Your task => Set down the listing below verbatim, but only from its first line through the line containing "pith_sink = 0.4".

Data shown =>
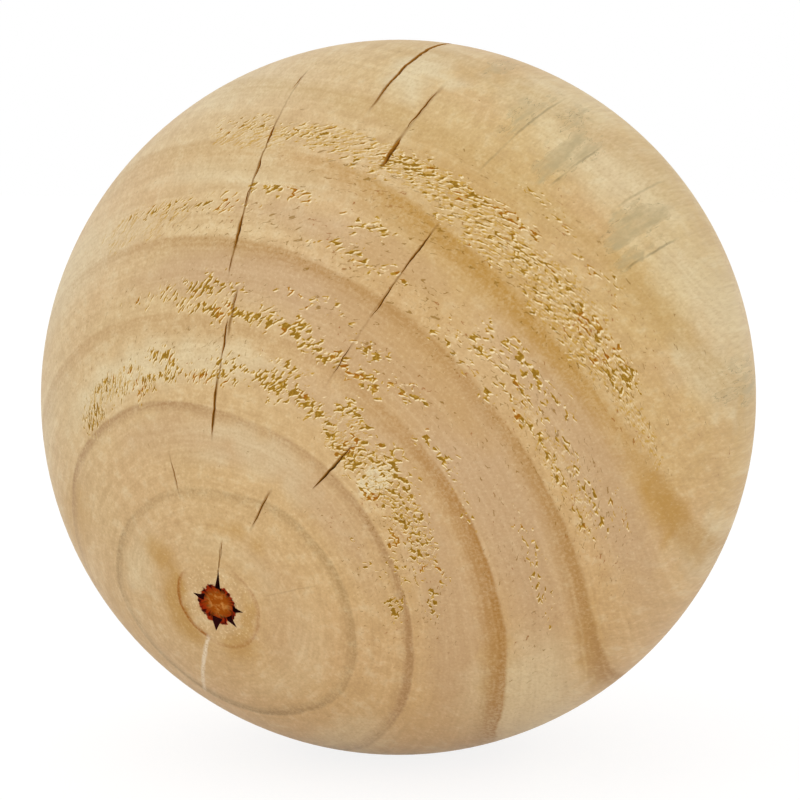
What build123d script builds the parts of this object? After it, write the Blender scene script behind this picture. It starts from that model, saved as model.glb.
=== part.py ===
from build123d import *

import os
from collections import namedtuple
from math import cos, radians, sin, sqrt

# A solid ball turned from one piece of softwood that holds the heart of the tree.
# Millimetres and degrees. The origin is the ball's centre, +Z is up and the grain runs along Y.

ball_diameter = 100.0

# The pith line runs along Y. It lies to the left of the ball's centre and below it,
# and comes out on the front and on the back.
pith_left = 10.9
pith_down = 23.2
pith_diameter = 4.6
pith_sink = 0.4

# The pith's own splits point away from it. Their inner ends stop at its sound core, this wide.
pith_core_diameter = 3.4
split_depth = 1.3

# Each check opened as the wood dried, in a plane through the pith line.
# plane: that plane's direction round the pith, from +X towards +Z
# place: where its middle is, round the circle in which the plane cuts the ball, from the front
# length: from end to end over the surface
# opening: its widest gap, at the middle
# depth: how far its floor lies below the straight line between its ends
Check = namedtuple("Check", "plane place length opening depth")

# direction: the way that the split points, as for a check's plane
# reach: from the pith line to its tip
# opening: its gap at the edge of the pith
Split = namedtuple("Split", "direction reach opening")

# The long check that climbs from the middle of the front to the top, in stretches
long_check = [
    Check(plane=85.3, place=2.4, length=7.6, opening=0.42, depth=2.2),
    Check(plane=84.7, place=12.7, length=5.6, opening=0.34, depth=1.8),
    Check(plane=83.9, place=18.3, length=3.0, opening=0.22, depth=1.0),
    Check(plane=86.4, place=24.3, length=2.9, opening=0.22, depth=1.0),
    Check(plane=86.2, place=29.7, length=5.6, opening=0.46, depth=2.2),
    Check(plane=86.4, place=35.7, length=3.8, opening=0.24, depth=1.2),
    Check(plane=86.2, place=41.0, length=4.2, opening=0.3, depth=1.5),
    Check(plane=86.3, place=47.9, length=4.2, opening=0.38, depth=1.6),
    Check(plane=86.5, place=62.0, length=4.4, opening=0.22, depth=0.9),
]

# A second row of shorter checks to the right of it
second_check = [
    Check(plane=58.5, place=-11.3, length=6.0, opening=0.24, depth=1.4),
    Check(plane=47.0, place=1.9, length=8.0, opening=0.42, depth=2.4),
    Check(plane=59.9, place=14.0, length=5.2, opening=0.2, depth=1.2),
    Check(plane=59.7, place=24.4, length=6.4, opening=0.26, depth=1.6),
    Check(plane=59.8, place=32.9, length=7.8, opening=0.32, depth=1.9),
]

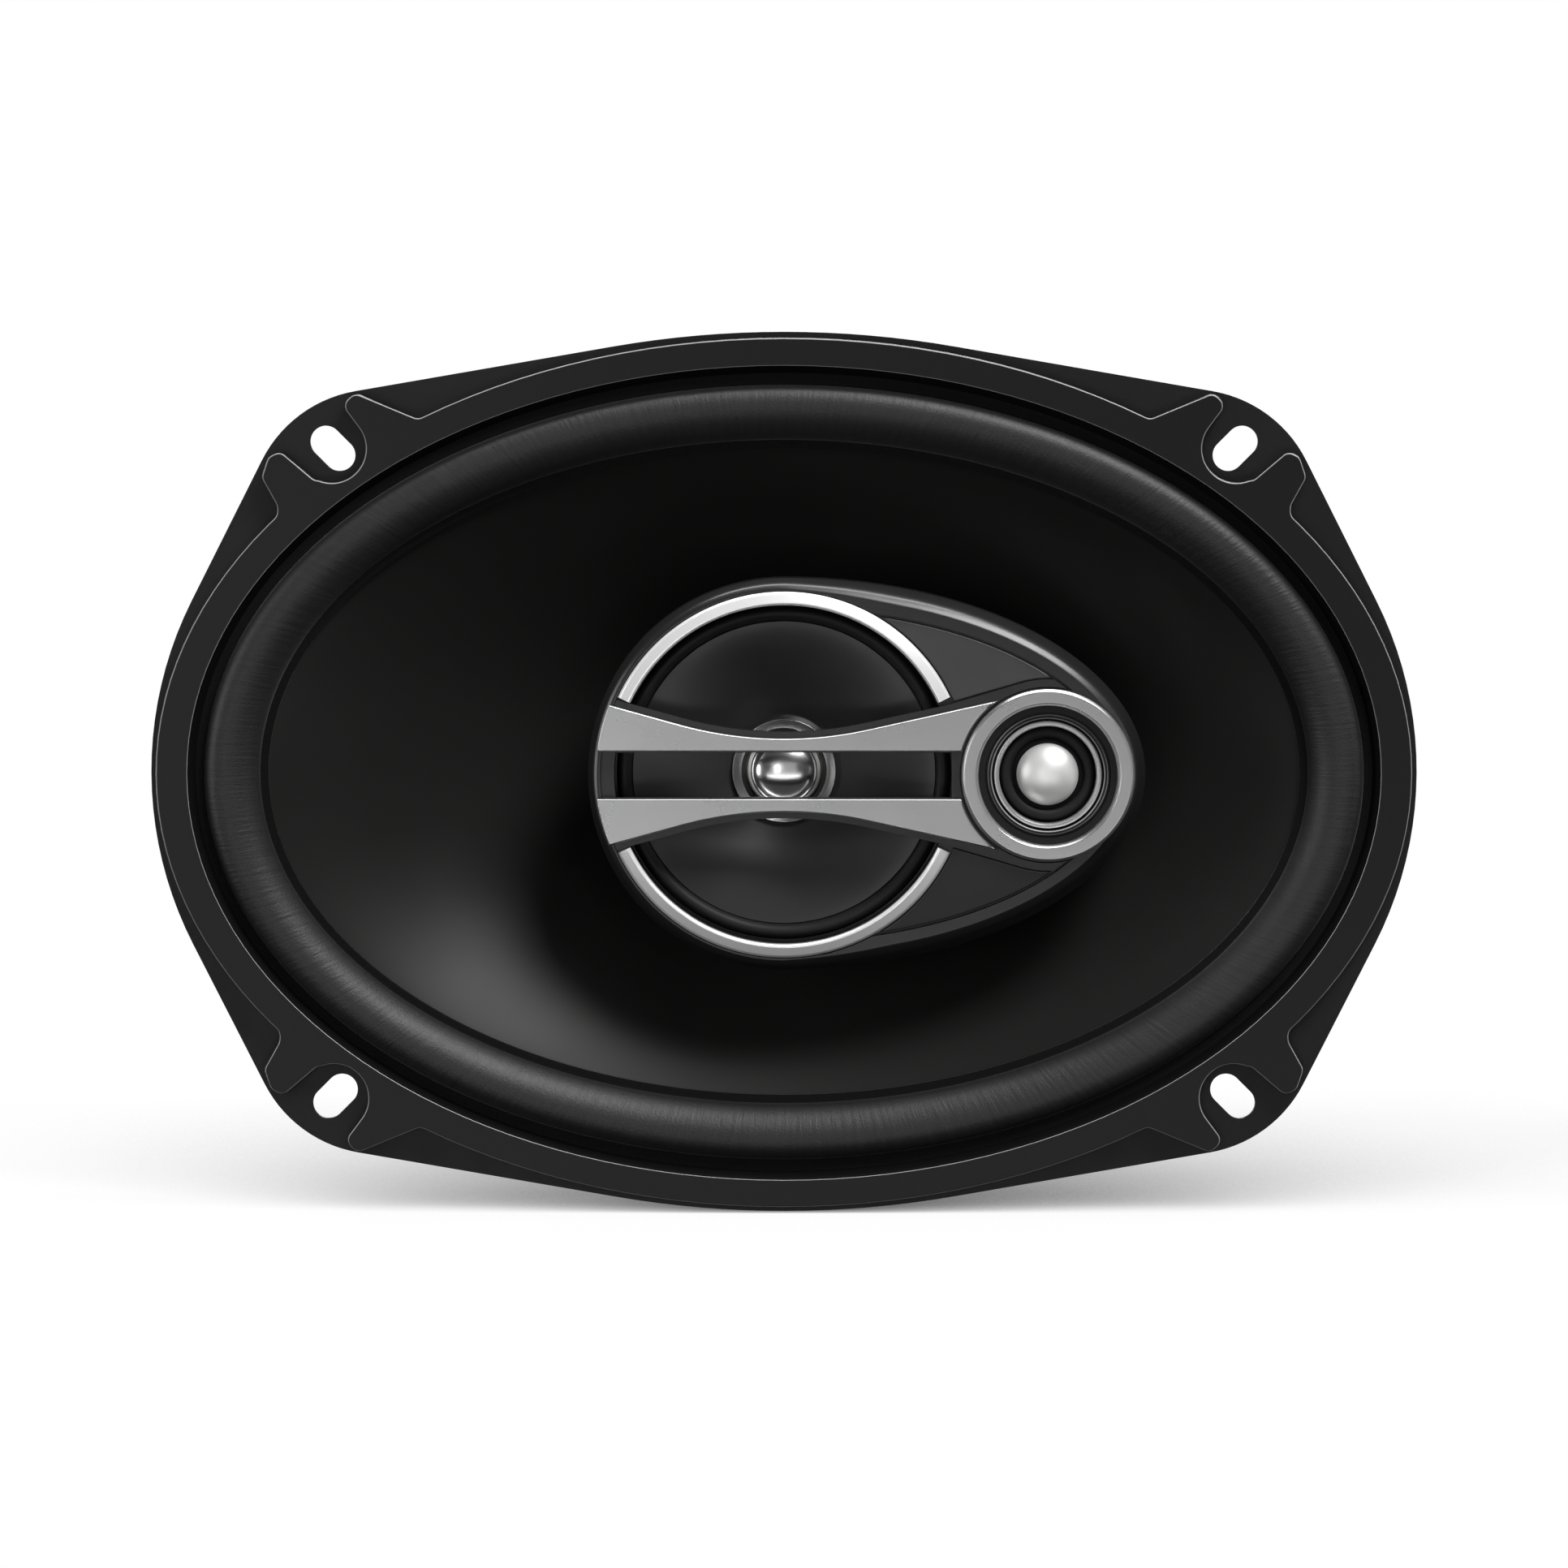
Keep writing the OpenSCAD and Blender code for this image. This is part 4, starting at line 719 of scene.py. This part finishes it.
def midrange_cone(wall=0.5, curve=1.25, steps=24):
    reach, depth = MID_CREASE_R - MID_NECK_R, MID_RIM - MID_NECK
    shares = [k / steps for k in range(steps + 1)]
    face = [(MID_NECK_R + reach * s, MID_NECK + depth * (1 - (1 - s) ** curve)) for s in shares]
    profile = face + [(r, front - wall) for r, front in reversed(face)]
    piece("midrange_cone_form", lathe(profile), "mid_cone", "midrange", "midrange_cone")


def midrange_neck_ring():
    """Bright ring whose face leans in towards the dome."""
    inner_r, back, edge = 7.9, -7.8, -5.95
    profile = rounded([(inner_r, back), (MID_NECK_R, back), (MID_NECK_R, edge), (inner_r + 0.1, -6.73),
                       (inner_r, -6.9)], [0, 0, 0.04, 0.1, 0.1])
    piece("midrange_neck_ring_form", lathe(profile), "chrome_plate", "midrange", "midrange_neck_ring")


def phase_plug():
    """Polished dome on the midrange's pole."""
    plug_r, base, dome_foot, rise = 6.2, -9.6, -6.4, 3.2
    profile = [(0.0, base), (plug_r, base)] + arc((0, dome_foot), (plug_r, rise), 0, math.pi / 2, 24)
    piece("phase_plug_form", lathe(profile), "chrome_plate", "chassis", "phase_plug")


def midrange_surround():
    """Small roll round the midrange's cone."""
    inner, outer, arch, cloth, steps = MID_CREASE_R + 0.15, 31.1, 1.5, 0.4, 16
    half, centre = (outer - inner) / 2, ((inner + outer) / 2, MID_RIM + GAP)
    profile = arc(centre, (half, arch), math.pi, 0, steps)
    profile += arc(centre, (half - cloth, arch - cloth), 0, math.pi, steps)
    obj = piece("midrange_surround_form", lathe(profile), "mid_surround", None, "midrange_surround")
    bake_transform(obj)
    weigh(obj, lambda x, up: (outer - np.hypot(x, up)) / (outer - inner))


# ---------- tweeter ----------

def tweeter_piece(node, profile, slot, body="chassis"):
    return piece(node + "_form", lathe(profile, (TWEETER_X, 0)), slot, body, node)


def tweeter_dome(base_r=6.2, rise=3.0, base=4.0, skin=0.3, steps=24):
    """A cap of a ball."""
    ball = (base_r ** 2 + rise ** 2) / (2 * rise)
    centre, inside = (0, base + rise - ball), ball - skin
    top, rim = math.pi / 2, math.pi / 2 - math.asin(base_r / ball)
    profile = arc(centre, (ball, ball), top, rim, steps) + arc(centre, (inside, inside), rim, top, steps)
    tweeter_piece("tweeter_dome", profile, "dome_metal", "tweeter")


def tweeter_surround():
    """Small roll round the dome. Its inner foot laps over the dome's edge, and its outer foot is flat."""
    mid_r, half, foot, arch, cloth, steps = 7.75, 1.15, 3.4, 0.7, 0.3, 14
    outer_r, inner_r = mid_r + half, mid_r - half
    profile = [(5.75, 4.6), (6.25, 4.12)]
    profile += arc((mid_r, foot + cloth), (half, arch), math.pi, 0, steps)
    profile += [(9.6, foot + cloth), (9.6, foot)]
    profile += arc((mid_r, foot), (half - cloth, arch), 0, math.pi, steps)
    profile += [(6.2, 3.95), (5.75, 4.45)]
    obj = tweeter_piece("tweeter_surround", profile, "mid_surround", None)
    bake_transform(obj)
    weigh(obj, lambda x, up: (outer_r - np.hypot(x - TWEETER_X, up)) / (outer_r - inner_r))


def tweeter_faceplate():
    """Stepped black ring with a bead round its mouth and a lip over the bezel's ledge."""
    inner_r, body_r, lip_r, back, lip_back, lip_top = 9, 11.85, 12.85, 3.8, 7.25, 7.55
    bead = arc((10.8, 6.5), (0.5, 0.5), 0, math.pi, 10)
    steps_down = [(10.15, 6.0), (9.9, 6.0), (9.6, 5.4), (inner_r, 4.6)]
    rim = [(body_r, lip_back), (lip_r, lip_back), (lip_r, lip_top), (11.65, lip_top), (11.5, 6.5)]
    profile = [(inner_r, back), (body_r, back)] + rim + bead + steps_down
    # ring_plastic gives the bead and the faceplate's rounded edges a painted highlight.
    tweeter_piece("tweeter_faceplate", profile, "ring_plastic")


def tweeter_accent_ring():
    """Thin bright ring with a chamfered front, on a step of the faceplate."""
    inner_r, outer_r, back, step, chamfer, top = 9.0, 10.1, 5.45, 6.05, 6.3, 6.75
    profile = rounded([(inner_r, back), (9.55, back), (9.85, step), (outer_r, step), (outer_r, chamfer),
                       (9.9, top), (9.3, top), (inner_r, chamfer)], 0.06, 2)
    tweeter_piece("tweeter_accent_ring", profile, "silver_trim")


def tweeter_bezel():
    """Silver ring with a steep inner wall and a ledge that carries the faceplate."""
    inner_r, back, ledge_r, ledge, chamfer = 11.95, POD_FACE + GAP, 12.95, 7.2, 0.5
    profile = rounded([(inner_r, back), (BEZEL_R, back), (BEZEL_R, BEZEL_TOP - 0.45),
                       (BEZEL_R - chamfer, BEZEL_TOP), (13.4, BEZEL_TOP), (13.0, BEZEL_TOP - chamfer),
                       (ledge_r, ledge), (inner_r, ledge)],
                      [0, 0, 0.3, 0.35, 0.3, 0.2, 0, 0])
    tweeter_piece("tweeter_bezel", profile, "silver_trim")


# ---------- the rest of the CAD nodes ----------

# Nodes shown with small rounded edges: (node, slot, body, width of the round).
CRISP = [
    ("bridge", "pod_plastic", "chassis", 0.3), ("face_panel_upper", "panel_plastic", "chassis", 0.25),
    ("face_panel_lower", "panel_plastic", "chassis", 0.25), ("pod_back", "pod_plastic", "chassis", 0.4),
    ("magnet_boot", "boot_rubber", "chassis", 0.4), ("top_plate", "zinc_steel", "chassis", 0.3),
    ("ferrite_magnet", "ferrite", "chassis", 0.5), ("terminal_board", "board", "chassis", 0.12),
    ("positive_tab", "brass", "chassis", 0.1), ("negative_tab", "zinc_steel", "chassis", 0.1),
    ("terminal_rivets", "brass", "chassis", 0.2), ("crossover_capacitor", "capacitor_sleeve", "chassis", 0.5),
    ("basket_rivets", "zinc_steel", "chassis", 0.3), ("tweeter_cup", "pod_plastic", "chassis", 0.2),
    ("dust_cap", "cap_cloth", "woofer", 0.1), ("lead_eyelets", "brass", "woofer", 0.1),
]
# Nodes that keep their CAD mesh, with the slot whose finish they get.
DRESSED = {
    "back_plate": "zinc_steel", "centre_post": "zinc_steel", "post_nut": "zinc_steel",
    "pod_screws": "zinc_steel", "pod_lead_wires": "wire_sleeve", "midrange_frame": "pod_plastic",
    "midrange_yoke": "zinc_steel",
    "midrange_magnet": "ferrite", "midrange_pole_plate": "zinc_steel", "tweeter_yoke": "zinc_steel",
    "tweeter_magnet": "ferrite", "tweeter_pole_plate": "zinc_steel", "tweeter_capacitor": "capacitor_sleeve",
    "voice_coil_former": "former", "voice_coil_winding": "copper_wire", "midrange_voice_coil": "dark_former",
    "tweeter_voice_coil": "dark_former",
}


def other_nodes():
    for node, slot, body, width in CRISP:
        piece(node + "_form", round_edges(cad_mesh(node), width, 2), slot, body, node)
    for node, slot in DRESSED.items():
        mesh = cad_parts[node].data
        mesh.materials.clear()
        mesh.materials.append(MATERIALS[slot])


# ---------- stage ----------

FRAME_SHARE = 0.8078      # the flange's share of the picture's width
DROP_SHARE = 0.0067       # how far the flange's centre sits above the picture's, as a share of its width
CAMERA_ELEVATION = 3.6    # degrees
CAMERA_DISTANCE = 1.3     # metres


def camera():
    low, high = cad_box
    width = (high.x - low.x) / FRAME_SHARE
    target = Vector(((low.x + high.x) / 2, -GASKET_FRONT * MM / 2, (low.z + high.z) / 2 - width * DROP_SHARE))
    tilt = math.radians(CAMERA_ELEVATION)
    back = Vector((0, -math.cos(tilt), math.sin(tilt)))
    cam = bpy.data.objects.new("camera", bpy.data.cameras.new("camera"))
    bpy.context.scene.collection.objects.link(cam)
    cam.data.lens = cam.data.sensor_width * CAMERA_DISTANCE / width
    cam.location = target + back * CAMERA_DISTANCE
    cam.rotation_mode = "QUATERNION"
    cam.rotation_quaternion = (-back).to_track_quat("-Z", "Y")
    bpy.context.scene.camera = cam


# Each light: its direction from the speaker, its distance and its (width, height) in metres, and its watts.
LIGHTS = {
    "key": ((0.42, -0.50, 0.76), 1.3, (0.6, 0.45), 17),
    "left strip": ((-1.0, -0.45, 0.12), 1.2, (0.2, 0.8), 4.5),
    "right strip": ((1.0, -0.35, 0.12), 1.2, (0.12, 0.8), 1.0),
    "overhead": ((0.0, -0.12, 1.0), 1.2, (1.0, 0.35), 13),
    "front": ((-0.22, -1.0, 0.04), 1.05, (0.14, 0.2), 0.4),
    "wide front": ((0.0, -1.0, 0.05), 1.1, (1.0, 0.9), 0.8),
    "bounce": ((0.0, -1.0, -0.28), 0.9, (1.2, 0.12), 1.2),
    "behind": ((0.35, 1.0, 0.7), 1.8, (1.2, 0.9), 38),
    "far behind": ((-0.6, 1.0, 0.1), 1.8, (0.9, 1.2), 14),
}


def lights():
    for name, (direction, distance, size, power) in LIGHTS.items():
        light = bpy.data.lights.new(name, "AREA")
        light.shape = "RECTANGLE"
        light.size, light.size_y = size
        light.energy = power
        obj = bpy.data.objects.new(name, light)
        bpy.context.scene.collection.objects.link(obj)
        towards = Vector(direction).normalized()
        obj.location = towards * distance
        obj.rotation_mode = "QUATERNION"
        obj.rotation_quaternion = towards.to_track_quat("Z", "Y")


def white_room(seen_strength=1.0, felt_strength=0.05):
    """White to the camera and a dimmer grey to the object, as in a studio with a lit backdrop."""
    world = bpy.data.worlds.new("room")
    world.use_nodes = True
    tree = world.node_tree
    tree.nodes.clear()
    path = tree.nodes.new("ShaderNodeLightPath")
    seen, felt = tree.nodes.new("ShaderNodeBackground"), tree.nodes.new("ShaderNodeBackground")
    for node, strength in ((seen, seen_strength), (felt, felt_strength)):
        node.inputs["Strength"].default_value = strength
        node.inputs["Color"].default_value = (1, 1, 1, 1)
    mix, out = tree.nodes.new("ShaderNodeMixShader"), tree.nodes.new("ShaderNodeOutputWorld")
    tree.links.new(path.outputs["Is Camera Ray"], mix.inputs["Fac"])
    tree.links.new(felt.outputs[0], mix.inputs[1])
    tree.links.new(seen.outputs[0], mix.inputs[2])
    tree.links.new(mix.outputs[0], out.inputs["Surface"])
    bpy.context.scene.world = world
    bpy.context.scene.view_settings.view_transform = "Standard"


SHADOW_REACH = 0.2                        # metres
SKY_BLACK, SKY_WHITE = 0.12, 0.86         # shares of open sky at which the floor is black, and white
FLOOR_CLEAR, FLOOR_REACH = 0.3, 0.55      # metres from the speaker where the floor starts to fade, and ends


def floor():
    """White glowing floor with the speaker's soft contact shadow painted into the glow from ambient
    occlusion, which fades into the backdrop.
    """
    mesh = bpy.data.meshes.new("floor")
    level = cad_box[0].z
    corners = [(x * FLOOR_REACH, y * FLOOR_REACH, level) for x, y in ((-1, -1), (1, -1), (1, 1), (-1, 1))]
    mesh.from_pydata(corners, [], [range(4)])
    obj = bpy.data.objects.new("floor", mesh)
    bpy.context.scene.collection.objects.link(obj)
    obj.visible_diffuse = False
    obj.visible_glossy = False
    material = bpy.data.materials.new("floor")
    material.use_nodes = True
    n = Nodes(material)
    n.shader.inputs["Base Color"].default_value = (0, 0, 0, 1)
    n.shader.inputs["Specular IOR Level"].default_value = 0
    n.shader.inputs["Emission Color"].default_value = (1, 1, 1, 1)
    # Painted shadow: the floor's glow dims where ambient occlusion towards lit_from meets the speaker.
    open_sky = n.add("ShaderNodeAmbientOcclusion", Distance=SHADOW_REACH, samples=8)
    lit_from = n.add("ShaderNodeCombineXYZ", X=-0.1, Y=-0.76, Z=0.64)
    n.link(lit_from.outputs["Vector"], open_sky.inputs["Normal"])
    n.link(n.remap(open_sky.outputs["AO"], 0, 1, SKY_BLACK, SKY_WHITE), n.shader.inputs["Emission Strength"])
    fade = n.remap(n.length(n.coords), 0, 1, FLOOR_CLEAR, FLOOR_REACH)
    through, mix = n.add("ShaderNodeBsdfTransparent"), n.add("ShaderNodeMixShader")
    n.link(fade, mix.inputs["Fac"])
    n.link(n.shader.outputs[0], mix.inputs[1])
    n.link(through.outputs[0], mix.inputs[2])
    n.link(mix.outputs[0], n.tree.nodes["Material Output"].inputs["Surface"])
    mesh.materials.append(material)


basket()
front_gasket()
surround()
woofer_cone()
spider()
tinsel_leads()
pod_housing()
bars()
midrange_rings()
midrange_cone()
midrange_neck_ring()
phase_plug()
midrange_surround()
tweeter_dome()
tweeter_surround()
tweeter_faceplate()
tweeter_accent_ring()
tweeter_bezel()
other_nodes()
lights()
white_room()
floor()
camera()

Result of this exercise =>
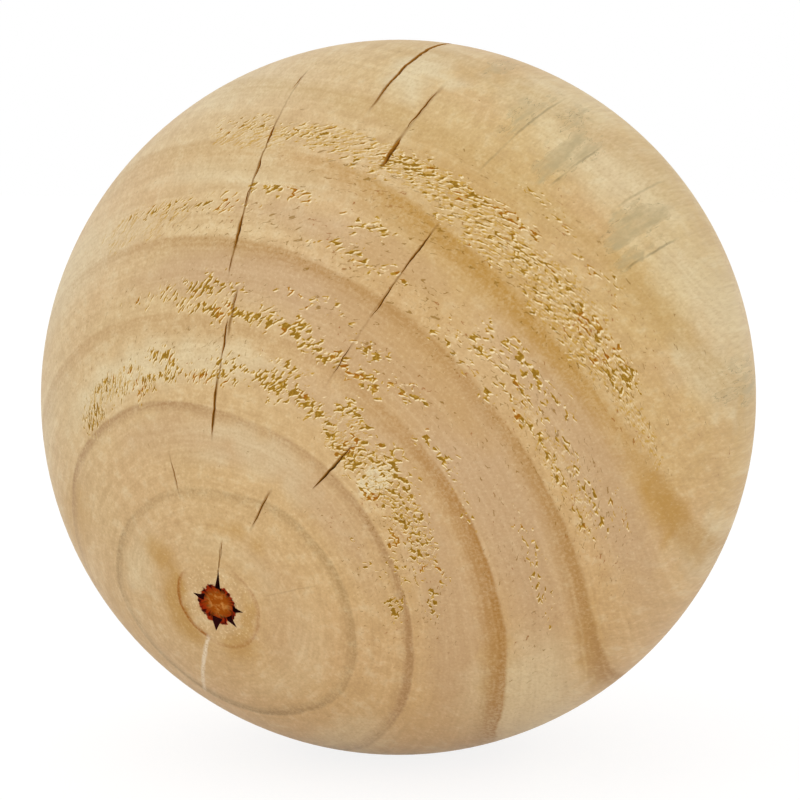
What build123d script builds the parts of this object? After it, write the Blender scene script behind this picture. It starts from that model, saved as model.glb.
=== part.py ===
from build123d import *

import os
from collections import namedtuple
from math import cos, radians, sin, sqrt

# A solid ball turned from one piece of softwood that holds the heart of the tree.
# Millimetres and degrees. The origin is the ball's centre, +Z is up and the grain runs along Y.

ball_diameter = 100.0

# The pith line runs along Y. It lies to the left of the ball's centre and below it,
# and comes out on the front and on the back.
pith_left = 10.9
pith_down = 23.2
pith_diameter = 4.6
pith_sink = 0.4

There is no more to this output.